Look at the result of our time function with the same inputs as our earlier example:

0.03s user 0.01s system 93% cpu 0.043 total

Down from 15 seconds to 43 milliseconds is a significant improvement! This was with nine members across four months. Even when scaled up to twenty members across ten years the time to complete barely jumps to just under half a second:

0.41s user 0.02s system 99% cpu 0.431 total

Conclusion

You may have noticed constraint #2 was not covered in this post. This is because we do not need to add any explicit code to ensure there are no schedule conflicts. In fact, that would just overcomplicate the algorithm. Instead, we can use the built-in support for blackout dates to handle this constraint.

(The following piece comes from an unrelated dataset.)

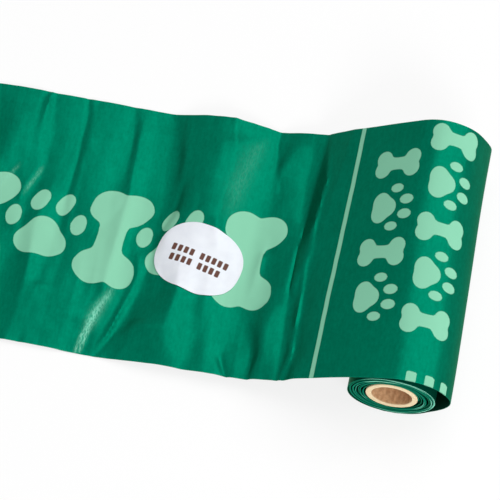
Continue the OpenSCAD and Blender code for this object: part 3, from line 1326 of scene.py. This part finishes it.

This algorithm is part of a larger scheduling application that consists of a web frontend, database, and containerized backend that facilitate the management of teams, members, and schedules. When the backend receives a request to build a new schedule it first pulls all other schedules with overlapping dates and cross-references the assignments with the request’s member list. Everywhere there is a schedule assignment for one of the members, a blackout date is created and added to the request which guarantees no conflicts with the existing schedules.

If you’ve made it all the way to the end, I want to thank you for taking the time to read this post. I hope it has provided some insight into how simply framing a problem in another way can provide significant improvements in its solution. I have many ideas for future posts with regard to cloud architecture, infrastructure as code, container orchestration, and much more that I hope you’ll come back to enjoy.